Perfino il New York Times ha rilanciato in questi giorni la storia di un bimbo napoletano di meno di tre anni, sepolto quasi mezzo secolo fa a Napoli, nella basilica di San Domenico Maggiore, e naturalmente mummificato nell’aria secca degli anfratti della chiesa, sui cui resti una squadra di ricercatori internazionali ha effettuato approfondimenti molecolari che hanno radicalmente modificato gli esiti iniziali dell’“autopsia”.
Gli ultimi risultati scientifici sono pubblicati sulla rivista Plos Pathogens, la firma è della McMaster University di Hamilton, con collaborazioni perfino da un istituto australiano, nonché dalla Divisione di Paleopatologia dell’Università di Pisa, la stessa che trent’anni fa scoprì la piccola mummia in un’esplorazione nella basilica, ipotizzando che il bimbo fosse stato ucciso dal vaiolo, in una forma che avrebbe preceduto i suoi effetti pandemici dei secoli successivi.
Sembrava insomma un caso d’esordio di quella patologia. Invece si trattava di tutt’altro: fu solo un’epatite B dicono le evidenze degli odierni esami del Dna sui tessuti del bambino. Le pustole preservate sul suo volto che avevano suggerito la diagnosi di vaiolo non hanno trovato conferma nelle successive analisi. Dagli approfondimenti è emerso che tale sintomatologia può essere compatibile con l’epatite, patologia che, pur con qualche perdurante margine di dubbio ed errore, agli ultimi riscontri è risultata la più plausibile.
Per la storia, il piccolo – che indossava una veste monastica in seta molto ricca – proveniva senz’altro da una famiglia opulenta al pari delle altre mummie rinascimentali ritrovate nella Basilica. “Pensiamo appartenga alla casa ducale degli Aragona, duchi di Montalto: i test al radiocarbonio ci hanno permesso di datare i resti alla metà del Cinquecento, e anche l'abito corrisponde”, spiega il paleopatologo Gino Fornaciari.

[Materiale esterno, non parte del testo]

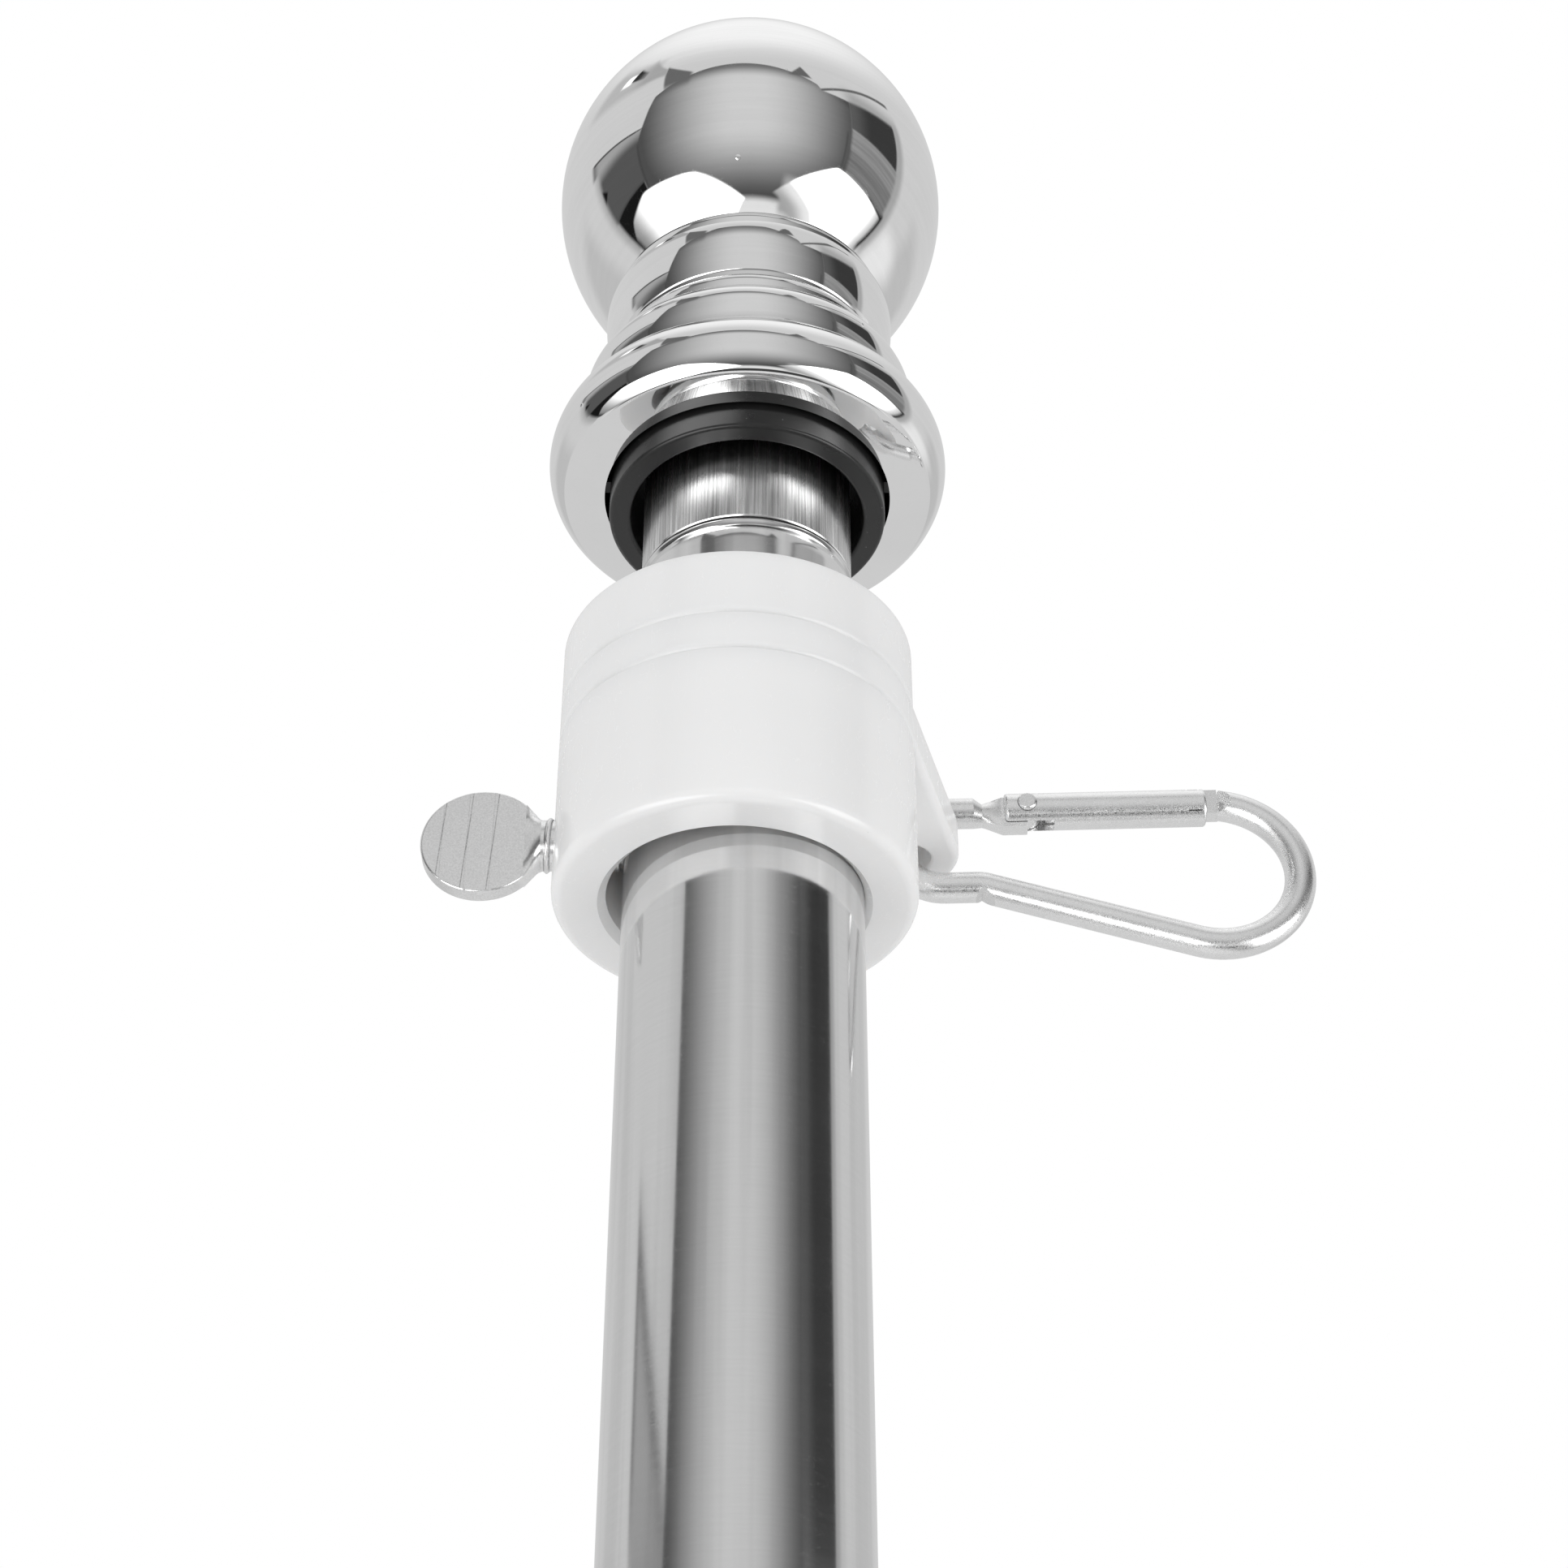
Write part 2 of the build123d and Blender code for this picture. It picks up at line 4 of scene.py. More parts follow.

Per la medicina, il tema è altrettanto intrigante. Si stima che oltre 350 milioni di persone oggi abbiano infezioni croniche da epatite B, e addirittura un terzo della popolazione odierna ne sia stata prima o poi infettata, almeno in forma lieve. Quel che ci dice la piccola salma è che il codice genetico di tale malattia, diffusissima in Italia anche all’epoca, è mutato pochissimo, a differenza di altre. Essendo trasmessa perlopiù per via sessuale e non tramite vettori animali, il virus non avrebbe avuto necessità di “adattarsi”. La notizia è che non è mutato, e nuoce ancora. “Comprendere l’evoluzione dei patogeni è la quintessenza per scovare il modo di sradicarli”, concludono gli studiosi.